Last night, I came home from a very, very long day at work. I quickly grabbed dinner, plopped down on the sofa to watch a few moments of a client’s show, and then planned to pass out from exhaustion. During a commercial break, I grabbed my iPad and looked at some Facebook updates. All of a sudden, I saw this on my mother’s page:
I looked at it for a few moments and tried to process what I was looking at. I turned to GWE and said, “I think grandma died….4 hours ago…and no one told me.” She responded with, “What?!?!” as I showed her what I was looking at.
I grabbed my phone and texted my mother with “You awake?” (I didn’t call. It was midnight where she was and I thought she might be in mourning!) This was the following text conversation:
Mom: “Yep. Unfortunately, I can’t sleep.”
Me: “Is grandma ok?”
Mom: “Yep. Why?”
Me: “Saw a weird message on your Facebook page.”
Mom: “About her?”
Me: “Yes. Asking about your ‘late’ mother.”
Mom: “Geez. Looking.”
Me: “It was posted 4 hours ago. Is this like the time my rabbit died you and didn’t tell me for a month?”

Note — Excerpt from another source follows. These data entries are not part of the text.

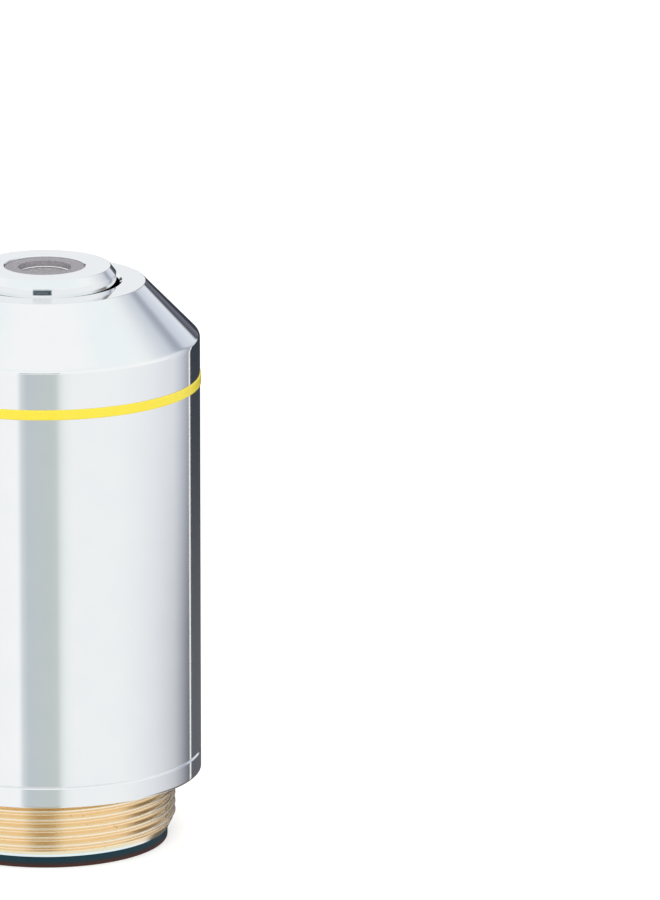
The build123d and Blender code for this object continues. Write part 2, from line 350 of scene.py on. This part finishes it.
def finished(name, shape, materials):
    """Turns a bmesh into an object with closed seams, faces outwards and smooth, even shading."""
    bmesh.ops.remove_doubles(shape, verts=shape.verts, dist=SEAM * MM)
    bmesh.ops.dissolve_degenerate(shape, edges=shape.edges, dist=SLIVER * MM)
    bmesh.ops.recalc_face_normals(shape, faces=shape.faces)
    mesh = bpy.data.meshes.new(name)
    shape.to_mesh(mesh)
    shape.free()
    for material in materials:
        mesh.materials.append(material)
    mesh.polygons.foreach_set("use_smooth", [True] * len(mesh.polygons))
    mesh.set_sharp_from_angle(angle=math.radians(SHARP_ANGLE))
    piece = bpy.data.objects.new(name, mesh)
    bpy.context.scene.collection.objects.link(piece)
    weighted = piece.modifiers.new("even_shading", "WEIGHTED_NORMAL")
    weighted.keep_sharp = True
    return piece


def stands_for(piece, node):
    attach(piece, "root")
    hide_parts(node)


brass = bare_brass("bare_brass")
plating = bright_plate("bright_plate")

base_shape = bmesh.new()
base_shape.from_mesh(grown("cut_thread", thread_tree(brass), {
    "Crest": THREAD_CREST, "Root": THREAD_ROOT, "Pitch": THREAD_PITCH, "Start": THREAD_START,
    "Turns": THREAD_TURNS, "Rows": ROWS_PER_TURN, "Facets": FACETS,
}))
base_outline = [
    (RELIEF_RADIUS, THREAD_START + THREAD_TURNS * THREAD_PITCH, 0),
    (RELIEF_RADIUS, 5.80, 0.1), (10.43, 5.80, 0.06), (10.43, 5.65, 0.05),
    (BODY_RADIUS, 5.65, 0.12), (BODY_RADIUS, 7.17, 0.03), (12.06, FLANGE_TOP, 0.02),
    (10.95, FLANGE_TOP, 0.04), (10.95, 12.09, 0.04), (10.55, 12.49, 0.04), (7.628, 12.49, 0.08),
    (7.628, 3.11, 0.05), (8.63, 3.11, 0.05), (8.63, 0.91, 0.06), (9.55, 0.91, 0.05),
    (line_through(*LEAD_CONE, THREAD_START), THREAD_START, 0),
]
spun(base_shape, eased(base_outline, closed=False), closed=False)
mounting_base = finished("mounting_base_threaded", base_shape, [brass, plating])
for face in mounting_base.data.polygons:
    wide = math.hypot(face.center.x, face.center.y) / MM
    high = face.center.z / MM
    face.material_index = int(any(
        low < high < top and wide > inner for low, top, inner in (PLATED_FLANGE, PLATED_FOOT)
    ))
stands_for(mounting_base, "mounting_base")


# Rear end ring: an aluminium ring, anodised black, that screws into the back of the base and keeps
# the thread off the bench. Two slots take a pin spanner, and its lower edge is rubbed brown. The
# stop and the ring behind the last lens have the same finish, and lie too high to be rubbed.
def black_anodise(name, rubbed_to, rim_from):
    material, tree, place, height, radius = finish_tree(name)
    marks = grain(tree, height * 0.8 + radius, scale=10.0)
    mottle = cloud(tree, place, scale=2.2)
    colour = blend(tree, mottle, (0.006, 0.034, 0.050, 1), (0.010, 0.048, 0.068, 1))
    worn = (height + mottle * 0.1).between(rubbed_to + 0.45, rubbed_to + 0.15)
    rubbed = (height + mottle * 0.12).between(rubbed_to + 0.22, rubbed_to - 0.02)
    rim = (radius + mottle * 0.3).between(rim_from, rim_from + 0.25)
    colour = blend(tree, worn * rim, colour, (0.030, 0.032, 0.036, 1))
    colour = blend(tree, rubbed * rim * 0.9, colour, (0.085, 0.026, 0.017, 1))
    surface(tree, principled(
        tree, Base_Color=colour, Roughness=0.22 + marks * 0.14 + mottle * 0.08,
        Specular_IOR_Level=0.16, Normal=bump(tree, marks, strength=0.2, distance=0.004),
    ))
    return material


def finish_nodes(material, *nodes):
    """Gives CAD pieces their finish."""
    for node in nodes:
        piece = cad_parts[node]
        if piece.material_slots:
            piece.material_slots[0].material = material
        else:
            piece.data.materials.append(material)


anodise = black_anodise("black_anodise", rubbed_to=0.22, rim_from=9.25)
finish_nodes(anodise, "rear_end_ring", "aperture_stop", "rear_lens_ring")


# Lens barrel, its retaining ring, and the cells and spacers inside: brass, turned and chemically
# blackened so that no light is thrown back. The lock ring is left bare, as it is hidden.
def blackened_brass(name):
    material, tree, place, height, radius = finish_tree(name)
    marks = grain(tree, height * 0.8 + radius, scale=11.0)
    mottle = cloud(tree, place, scale=1.1)
    patina = mottle.between(0.3, 0.75)
    colour = blend(tree, patina, (0.010, 0.009, 0.009, 1), (0.026, 0.022, 0.019, 1))
    surface(tree, principled(
        tree, Base_Color=colour, Metallic=0.2, Roughness=0.42 + marks * 0.16 + mottle * 0.08,
        Normal=bump(tree, marks, strength=0.35, distance=0.006),
    ))
    return material


finish_nodes(
    blackened_brass("blackened_brass"),
    "lens_barrel", "barrel_retaining_ring", "second_cell", "second_spacer", "third_cell",
    "third_spacer", "fourth_cell", "fourth_spacer", "rear_cell",
)
finish_nodes(brass, "parfocal_lock_ring")


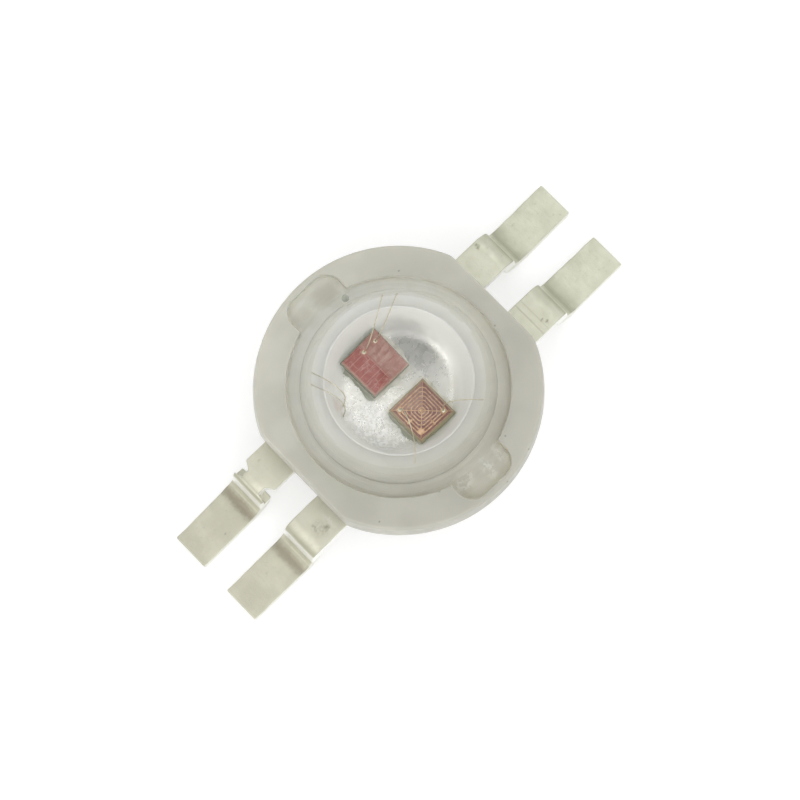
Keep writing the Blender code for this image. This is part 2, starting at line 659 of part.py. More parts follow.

Mom: “Oh, brother. Headed to the kitchen to get on my computer.” Pause “OH CRAP! I just answered her.”
Me: “Delete it from your page before people start asking questions!” Pause “Glad I saw that before flowers started showing up at the house!”
Mom: “OMG! I feel like punching daddy until he wakes up to tell him.”
Needless to say, my mother called my grandmother the next morning to tell her what had happened. It turns out that the woman who posted on my mother’s Facebook page had left a phone message for my grandmother last Thanksgiving. Since my grandmother never got around to returning the call, the other person assumed the worst – that she had passed away. (I’ve had people not return my phone calls before. And, maybe I wished that they were dead at the time….but, I never assumed they were dead and then sent their relatives a condolence message on a social media site!!)
My grandmother called me yesterday afternoon laughing hysterically. I told her that for a dead woman who was calling from “the great beyond,” her cell reception was fantastic! She told me that it was cold where she was, but the harp music was nice and the angels seemed friendly. I told her that I’m glad we caught it in time, otherwise my parents would have come home one evening and found a Minyon (10 Jewish people needed for certain prayers) standing in their driveway. We laughed and laughed. (Yes – this is sick.)
It actually did make me wonder – what happens to our “virtual lives” when we pass away? I found two answers. The first is an APP called “If I Die.” According to the site -“Simply install the app on your page, choose three “trustees” (i.e. people who can be relied upon to confirm your sad demise) and record — by text, image, or video — a message that will be published to your feed, upon your death. “ Very creepy!
The other solution is to have a friend post something on your behalf. I like this better! I recently saw an article about two friends who had a plan. When one died (cancer), the other waited a few days and then used the deceased friend’s password to log onto his Facebook page. He then began posting new status updates “from beyond the grave” as the person who just passed away. He did it for a week with per-arranged updates that they had worked out together before his passing. Here is another one:
In the future, you better made damn sure someone is really, really, really deceased before posting something like that!! Nothing could be stranger than posting a virtual condolence note only to have it responded to with “I AM NOT DEAD YET, ASSHOLE!!”